Es sind erschreckende Zahlen: Weltweit können mindestens 773 Millionen Jugendliche und Erwachsene immer noch nicht lesen und schreiben, und 250 Millionen Kinder erwerben keine grundlegenden Lese- und Schreibfähigkeiten.
Seit 1966 versucht die UNESCO jedes Jahr am 8. September mit dem Weltalphabetisierungstag auf die Situation von Menschen aufmerksam zu machen, die nicht ausreichend lesen und schreiben können. Mit diesem Tag soll weltweit in der Bevölkerung ein Bewusstsein geschaffen werden für die Problematik, die sich daraus für die Betroffenen ergibt.
Daneben sollen auch alle an Bildung beteiligten Akteure ihre Rolle und ihren Beitrag zur Alphabetisierung reflektieren. Auf der ganzen Welt finden an diesem Tag Aktionen und Veranstaltungen statt.
Die Betroffenen selbst jedoch sind oft nur schwer zu erreichen. Zu groß ist die Scham und zu stark das Bedürfnis die mangelnde Lese- und Schreibkompetenz zu verbergen.
Doch wo liegen die Ursachen, dass dies nicht nur in Entwicklungsländern mit unzureichenden Bildungsystemen der Fall ist, sondern auch in technisch, sozial und kulturell gut entwickelten Ländern wie Deutschland, wo „mehr als 6,2 Millionen Erwachsene nur über unzureichende Kenntnisse im Lesen und Schreiben verfügen. Diese können einfache Texte weder lesen noch schreiben und gelten als gering literalisiert „(Uni Hamburg, LEO 2018).
Man spricht dabei auch vom sogenannten funktionalen Analphabetismus, d. h. die Lese- und Schreibfähigkeiten der Betroffenen reichen nicht aus, um am gesellschaftlichen Leben in einer von Medien geprägten Welt teilzunehmen.
Schrift ist in der heutigen Gesellschaft omnipräsent.

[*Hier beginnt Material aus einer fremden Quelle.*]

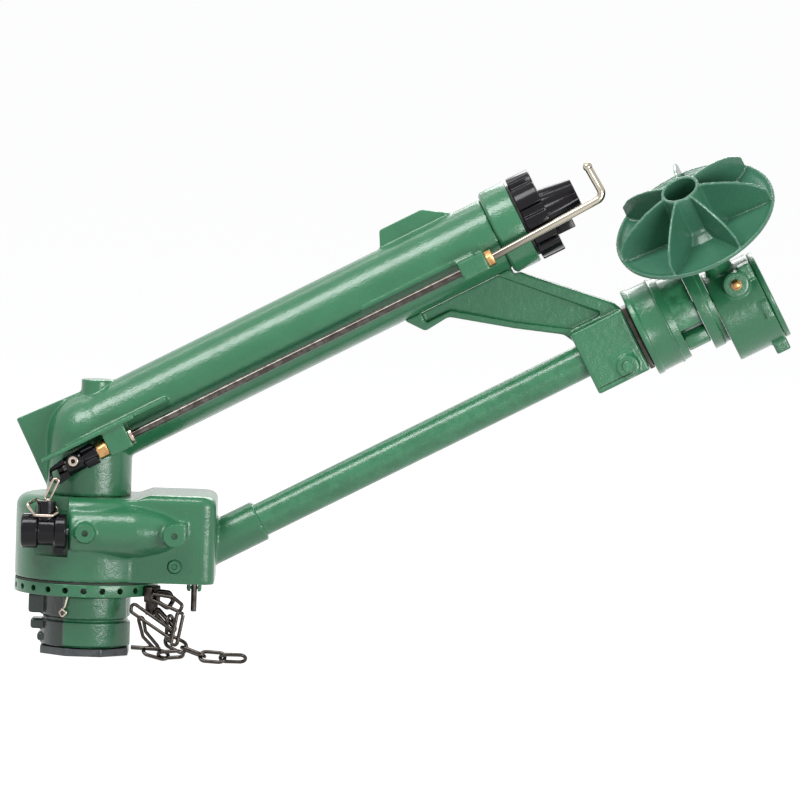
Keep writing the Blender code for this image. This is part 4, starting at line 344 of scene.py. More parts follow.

Wer nicht lesen und schreiben kann, der hat auch schlechtere Chancen am Arbeitsmarkt, was wiederum eine stärkere finanzielle Abhängigkeit zur Folge hat.
Bei der Suche nach Ursachen wird nach „kulturellen und sozialen Faktoren“, „schulischen Faktoren“ und „individuellen Faktoren“ unterschieden.

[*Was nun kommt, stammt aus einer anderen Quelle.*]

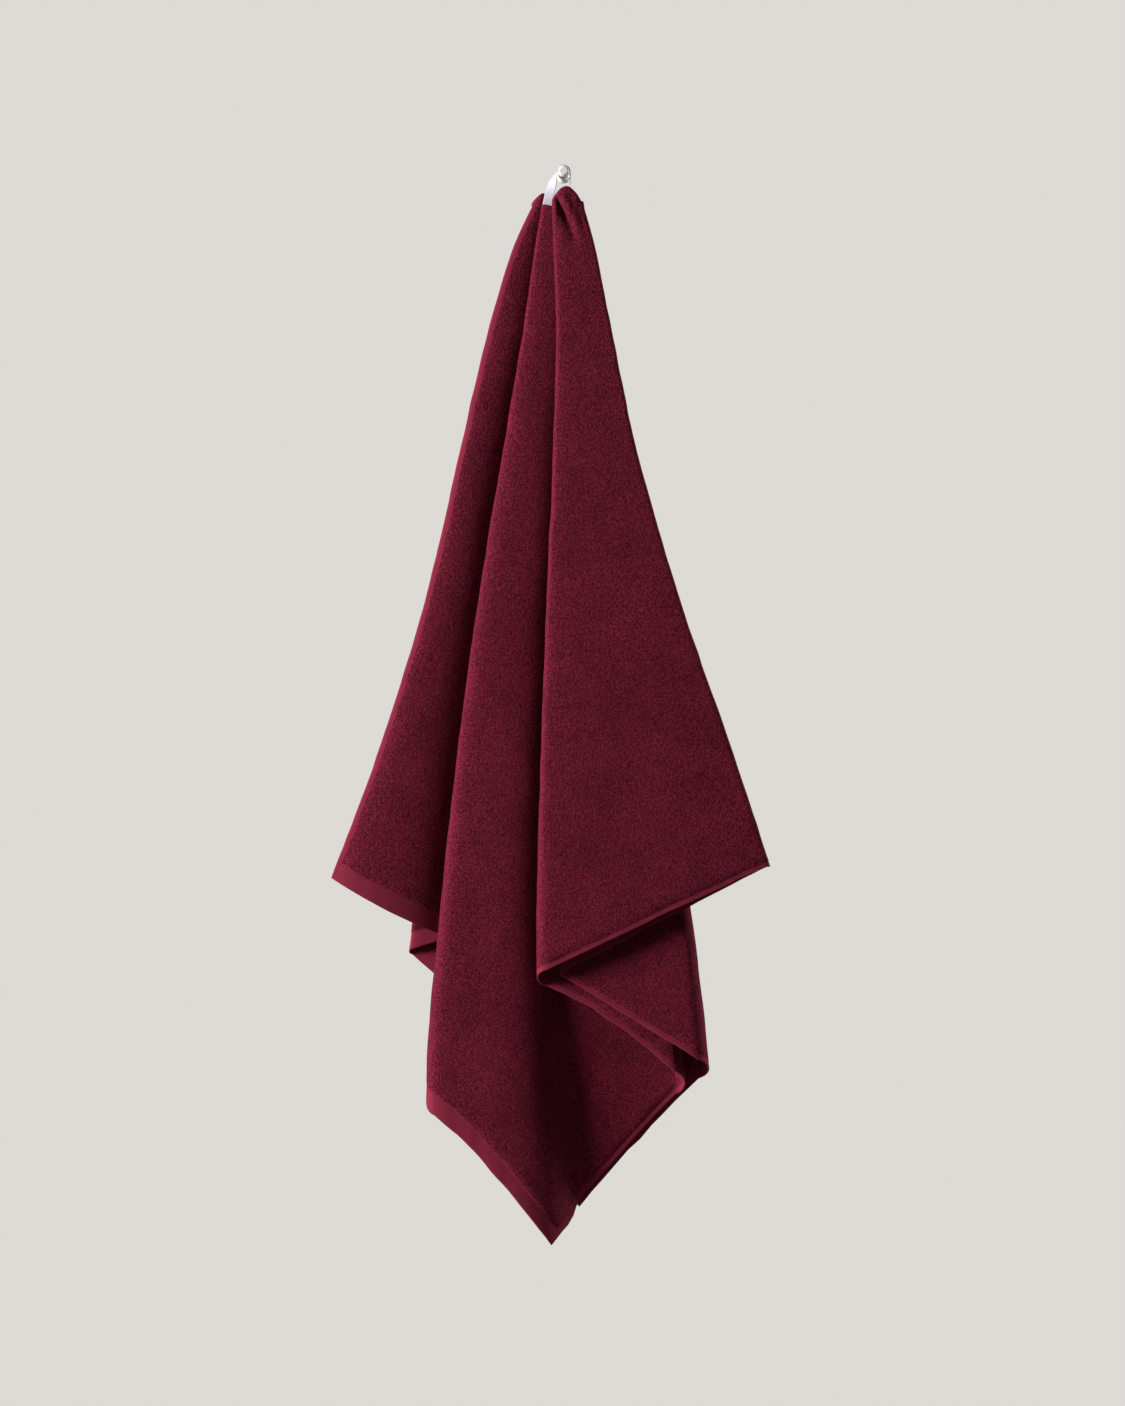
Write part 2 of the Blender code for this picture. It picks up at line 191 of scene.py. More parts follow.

Hervorzuheben ist, dass funktionaler Analphabetismus nicht als individuell verschuldet angesehen werden kann, sondern vielmehr ein strukturelles Problem darstellt und als gesamtgesellschaftliches und damit bildungspolitisches Problem zu betrachten ist.

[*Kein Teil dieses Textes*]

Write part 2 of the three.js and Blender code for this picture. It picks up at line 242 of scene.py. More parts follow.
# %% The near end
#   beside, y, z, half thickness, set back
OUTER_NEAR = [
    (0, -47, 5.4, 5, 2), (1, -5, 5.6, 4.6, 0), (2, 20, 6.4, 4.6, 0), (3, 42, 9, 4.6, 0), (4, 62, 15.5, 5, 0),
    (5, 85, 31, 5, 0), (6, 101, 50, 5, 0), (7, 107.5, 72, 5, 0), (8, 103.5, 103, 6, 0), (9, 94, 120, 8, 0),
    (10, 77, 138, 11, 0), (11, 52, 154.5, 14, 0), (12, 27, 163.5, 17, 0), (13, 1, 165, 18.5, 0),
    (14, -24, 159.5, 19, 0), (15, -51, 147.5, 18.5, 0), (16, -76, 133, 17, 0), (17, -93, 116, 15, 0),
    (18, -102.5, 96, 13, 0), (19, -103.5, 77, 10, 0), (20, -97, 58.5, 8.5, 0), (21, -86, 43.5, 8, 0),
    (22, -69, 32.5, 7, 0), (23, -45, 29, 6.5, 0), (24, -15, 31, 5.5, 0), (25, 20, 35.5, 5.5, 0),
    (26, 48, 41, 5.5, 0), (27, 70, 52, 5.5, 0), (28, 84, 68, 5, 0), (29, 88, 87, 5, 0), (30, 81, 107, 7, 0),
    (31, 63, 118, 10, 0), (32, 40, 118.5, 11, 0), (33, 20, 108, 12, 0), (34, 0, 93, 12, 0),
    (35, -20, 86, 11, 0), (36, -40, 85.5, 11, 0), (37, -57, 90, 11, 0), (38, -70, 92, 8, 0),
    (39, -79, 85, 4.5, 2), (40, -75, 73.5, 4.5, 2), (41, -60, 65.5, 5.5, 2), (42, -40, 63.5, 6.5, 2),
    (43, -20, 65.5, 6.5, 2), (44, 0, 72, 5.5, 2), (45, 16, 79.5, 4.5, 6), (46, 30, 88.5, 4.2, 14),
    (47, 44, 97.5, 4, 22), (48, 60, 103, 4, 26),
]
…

Als konkrete Gründe werden häufig folgende Angaben gemacht:
- Fehlzeiten in den ersten beiden Schuljahren wegen Krankheit, häufige Schulwechsel etc.
- Nichtbeachtung, mangelndes Verständnis und/oder unzureichende Unterstützung durch die Lehrkräfte
- häufige Wechsel der Lehrkräfte und Unterrichtsmethoden
- ungünstige familiäre Bedingungen wie Arbeitslosigkeit, Krankheit der Eltern etc.
- anregungsarmes Umfeld und unzureichende Lese- und Schreibvorbilder durch die Eltern
- unentdeckte und/oder nicht therapierte gesundheitliche Störungen des Kindes (z. B. Seh- oder Hörschwierigkeiten).
- Der Aufbau eines positiven Selbstwertgefühls und Vertrauen in die eigenen Fähigkeiten konnte nicht ausgebildet werden
- Des Weiteren können Lese- und Schreibkenntnisse auch wieder verlernt werden, wenn sie zu selten angewandt werden.
Aber auch globale Ereignisse können sich negativ auf die Alphabetisierungsrate auswirken. „Schulschließungen und -störungen, die durch die Pandemie verursacht wurden, haben wahrscheinlich zu Lernverlusten und -abbrüchen geführt. Dies gilt insbesondere für gefährdete Bevölkerungsgruppen.“ (Audrey Azoulay Generaldirektorin der UNESCO)
Alphabetisierung voranzutreiben ist eine gesamtgesellschaftliche Aufgabe, bei der neben den Bildungsinstitutionen auch jeder einzelne gefragt ist, aufmerksam durchs Leben zu gehen und jenen, die weniger gut lesen und schreiben können, Hinweise zu geben, wo sie Hilfen finden können, damit lebenslanges Lernen auch für sie machbar wird.